Things have been this way for centuries and we need to be the generation that stops this cycle of self hate that comes from the idea that what we look like matters more than the content of our souls and characters. Beautiful is whatever you make it, not what others say it has to be. Write your own narrative and make sure that you blossom into the person you want to be in this world. Everyone is beautiful in their own ways, and once that’s realized you will hold the strongest form of magic in the world, love. That feeling will be felt towards yourself, and then can be spread around because it's such a powerful force. That's the reason I feel so strongly about this movement, because any type of positivity that could be found is needed so desperately in this cruel world full of hate.”

Anya R. ’21

The Coronavirus pandemic is reminding the Asian American community that their belonging is conditional. One moment we were Americans, the next we were contagious foreigners. Asian Americans have tirelessly persisted through oppression for years in the forms of alienization, otherization, discrimination, and racism, yet our struggle is overlooked and not acknowledged. Damaging stereotypes such as the model minority myth have caused Asian American struggles to be invalidated and unnoticed. Chinese Americans have historically struggled for their place in society ever since the Chinese Exclusion Act which was written to prevent Chinese Americans from succeeding. The anti-Chinese hate sentiment has since then continued to grow and is still reflected in modern day society. Because Asians are socially viewed as a “fake” minority, due to the model minority myth, the racism the community is currently facing is downplayed and not taken seriously. Growing up as a mixed Chinese and White individual, I have been able to see both sides of the community. The Chinese in my blood will always be seen as impurifying my Whiteness and our society has stripped me of having a mixed identity. As a mixed White and Chinese American, I have seen how ignorantly embedded Asian American hate is in our society and its values.

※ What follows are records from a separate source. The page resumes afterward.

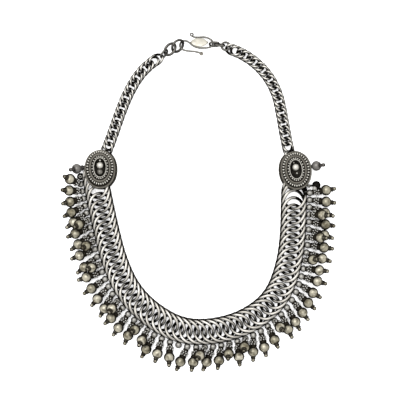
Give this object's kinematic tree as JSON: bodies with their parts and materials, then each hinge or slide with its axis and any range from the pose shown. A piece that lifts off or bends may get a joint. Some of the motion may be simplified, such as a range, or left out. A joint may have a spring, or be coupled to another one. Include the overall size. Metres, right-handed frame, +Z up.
{
  "type": "collar necklace",
  "caption": "Silver-coloured collar necklace: a wide flat chain band with a fringe of ball drops, two oval medallions and chain straps closed by an S-hook.",
  "frame": {"origin": "middle of the whole collar, on the surface that it lies on", "axes": "+Y from the bottom of the fringe to the clasp, +X to the right seen from above, +Z up from the surface"},
  "size_m": [0.1638, 0.2038, 0.018],
  "materials": {
    "clasp_silver": "tarnished silver wire",
    "hook_silver": "hammered pale silver",
    "strap_silver": "tarnished silver wire",
    "medallion_silver": "oxidised silver with worn bright granules",
    "drop_silver": "warm tarnished silver",
    "dark_bead": "blackened",
    "band_silver": "flattened silver wire, bright on top and dark below"
  },
  "bodies": {
    "root": {"s_hook": "hook_silver", "ring_left_1": "clasp_silver", "ring_left_2": "clasp_silver", "link_left": "clasp_silver", "link_right_1": "clasp_silver", "link_right_2": "clasp_silver", "ring_right": "clasp_silver", "strap_left": "strap_silver", "strap_right": "strap_silver", "medallion_left": "medallion_silver", "medallion_right": "medallion_silver", "side_drop_left": "drop_silver", "side_drop_right": "drop_silver", "dark_bead_left": "dark_bead", "dark_bead_right": "dark_bead", "band_left": "band_silver", "band_right": "band_silver", "fringe_left": "drop_silver", "fringe_right": "drop_silver"}
  },
  "joints": []
}
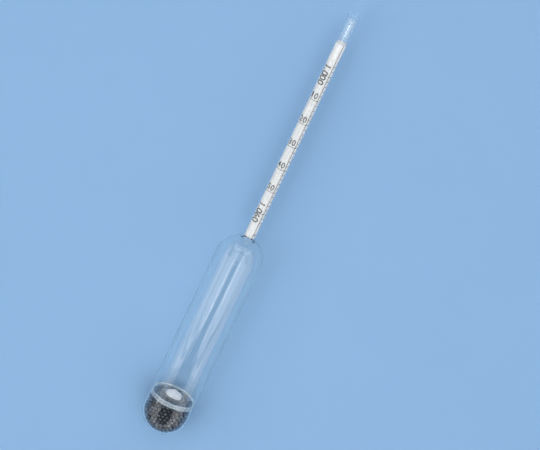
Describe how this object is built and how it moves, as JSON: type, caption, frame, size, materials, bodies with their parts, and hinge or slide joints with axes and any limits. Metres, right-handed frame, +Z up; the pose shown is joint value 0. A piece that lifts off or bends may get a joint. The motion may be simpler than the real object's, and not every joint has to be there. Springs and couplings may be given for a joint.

Many young Chinese-Americans experience similar childhoods as I did. Awareness about Chinese-American racism is rarely taught in school and this is harmful towards the development of future generations. I wanted to write a poem that would reflect the feelings I could not put into words as a young child who was confused with and ashamed of her identity. As Chinese American oppression continues to be erased, and racism continues to spread, I have a responsibility to my community to use my voice and express the struggles the community faces.